-- start of Given information --

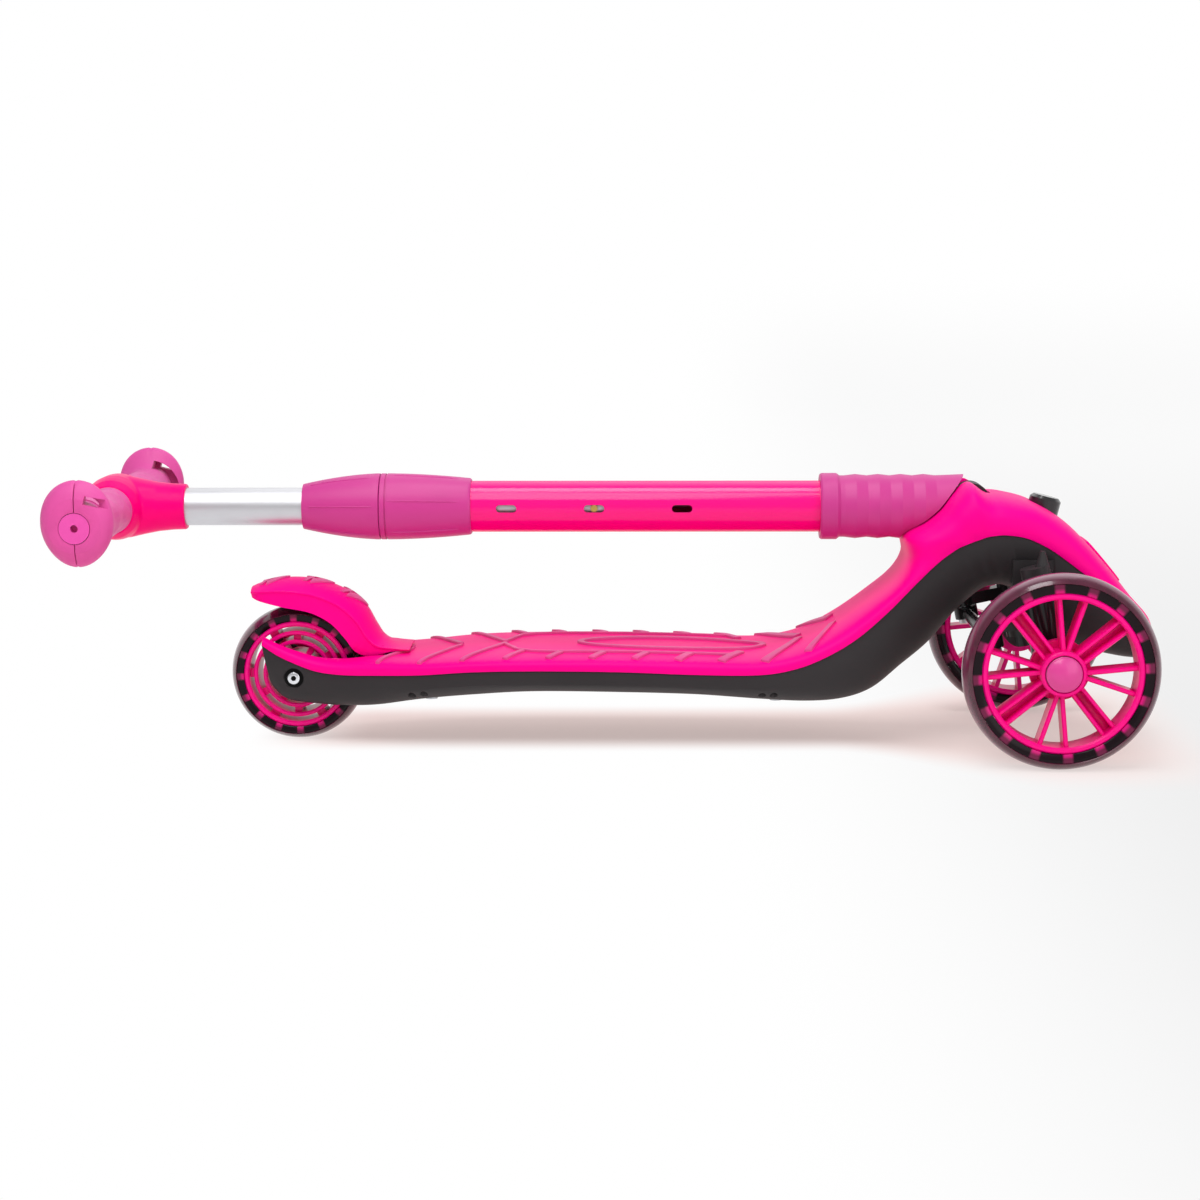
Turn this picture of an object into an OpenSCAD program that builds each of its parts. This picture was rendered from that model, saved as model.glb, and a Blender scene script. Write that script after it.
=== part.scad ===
// Folding three-wheel kick scooter, folded flat, millimetres.
// X runs from the rear wheel to the front wheels, Z is up, the floor is Z = 0.
// Local places are measured from the rear axle; place() moves them to the file's origin.

/* [Wheels] */
// Rear axle to front axles
wheelbase = 494; // [460:1:540]
// Distance between the middles of the front wheels
track = 208; // [200:1:230]
// Front wheel diameter
front_wheel_d = 125; // [110:1:130]
// Rear wheel diameter
rear_wheel_d = 90; // [84:1:94]
// Front tyre width
front_tyre_w = 24; // [20:1:26]
// Rear tyre width
rear_tyre_w = 30; // [24:1:34]
// Tyre depth outside the rim, front
front_tyre_depth = 11.5; // [9:0.5:13]
// Tyre depth outside the rim, rear
rear_tyre_depth = 9.5; // [8:0.5:11]
// Width of one spoke
spoke_w = 3; // [2:0.5:4]
// Axle bolt diameter
axle_d = 8; // [6:0.5:8]
// Ball bearing outside diameter
bearing_d = 22; // [20:0.5:24]
// Ball bearing width
bearing_w = 7; // [6:0.5:8]

/* [Deck and body] */
// Thickness of the moulded shells
skin = 3; // [2.5:0.1:3.5]
// Widest half-width of the deck
deck_half_w = 64; // [58:1:70]
// Room between the rear tyre and each side of its well
well_room = 8.5; // [8:0.5:10]
// Height of the tread ribs above the deck
rib_h = 1.6; // [1:0.1:2]
// Width of a tread rib
rib_w = 3; // [2:0.5:4]

/* [Fold joint] */
// Height of the fold pin above the front axles
fold_rise = 98.5; // [92:0.5:104]
// Fold pin diameter
fold_pin_d = 6; // [5:0.5:7]
// Radius of the hinge block's round end
drum_r = 11; // [10:0.1:12]
// Width of the hinge block between the bracket cheeks
block_w = 22; // [20:0.5:23]
// Thickness of the steel fold bracket
cheek_t = 3; // [2.5:0.1:3.2]

/* [Stem] */
// Handlebar axis to fold pin, with the height button in its middle slot
stem_l = 568; // [540:1:600]
// Drop of the folded stem's axis below the fold pin
stem_drop = 5; // [4.5:0.1:5.5]
// Lower tube outside diameter
lower_tube_d = 34; // [32:0.5:36]
// Lower tube wall
lower_tube_wall = 2; // [1.5:0.1:2.2]
// Upper tube outside diameter
upper_tube_d = 25; // [24:0.5:26]
// Upper tube wall
upper_tube_wall = 1.5; // [1.2:0.1:2]
// Distance between height slots
slot_pitch = 58; // [52:0.5:62]
// Length of a height slot
slot_l = 13.5; // [12:0.5:14]
// Width of a height slot
slot_w = 5; // [4.5:0.1:5.5]
// Thickness of the clamp over the lower tube at its widest
clamp_wall = 5; // [4.5:0.1:6]

/* [Handlebar] */
// Width of the handlebar over its grips
bar_w = 262; // [250:1:280]
// Handlebar tube diameter
bar_d = 22; // [20:0.5:22.5]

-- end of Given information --

The problem: Print exactly, and only, the lines beginning at the top of the listing and ending at the line with "bearing_w = 7; // [6:0.5:8]".

Task response:
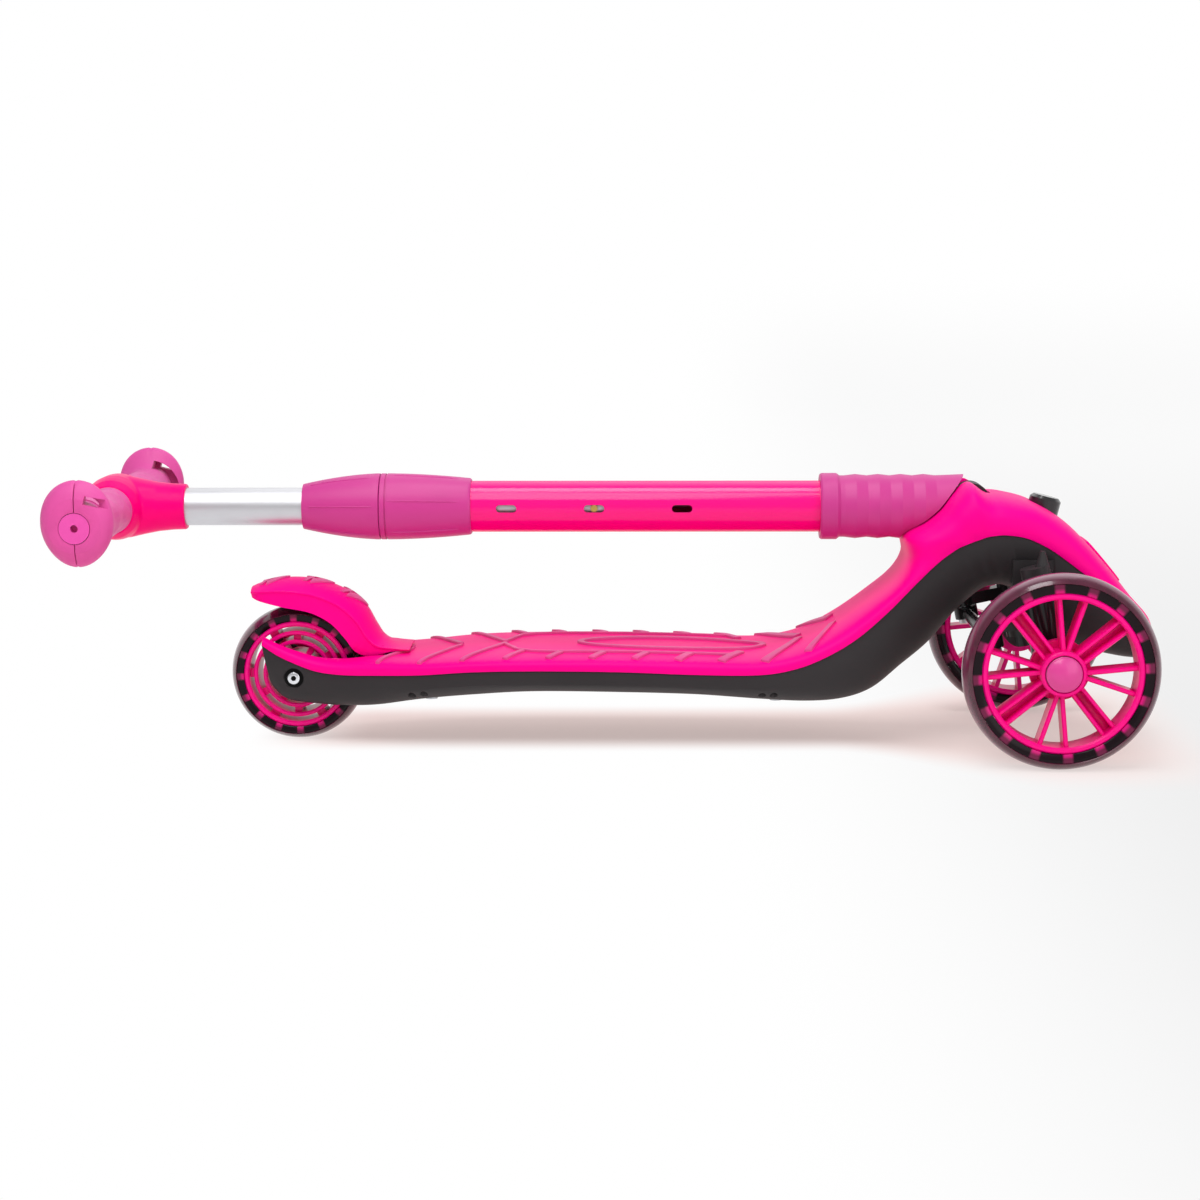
Turn this picture of an object into an OpenSCAD program that builds each of its parts. This picture was rendered from that model, saved as model.glb, and a Blender scene script. Write that script after it.
=== part.scad ===
// Folding three-wheel kick scooter, folded flat, millimetres.
// X runs from the rear wheel to the front wheels, Z is up, the floor is Z = 0.
// Local places are measured from the rear axle; place() moves them to the file's origin.

/* [Wheels] */
// Rear axle to front axles
wheelbase = 494; // [460:1:540]
// Distance between the middles of the front wheels
track = 208; // [200:1:230]
// Front wheel diameter
front_wheel_d = 125; // [110:1:130]
// Rear wheel diameter
rear_wheel_d = 90; // [84:1:94]
// Front tyre width
front_tyre_w = 24; // [20:1:26]
// Rear tyre width
rear_tyre_w = 30; // [24:1:34]
// Tyre depth outside the rim, front
front_tyre_depth = 11.5; // [9:0.5:13]
// Tyre depth outside the rim, rear
rear_tyre_depth = 9.5; // [8:0.5:11]
// Width of one spoke
spoke_w = 3; // [2:0.5:4]
// Axle bolt diameter
axle_d = 8; // [6:0.5:8]
// Ball bearing outside diameter
bearing_d = 22; // [20:0.5:24]
// Ball bearing width
bearing_w = 7; // [6:0.5:8]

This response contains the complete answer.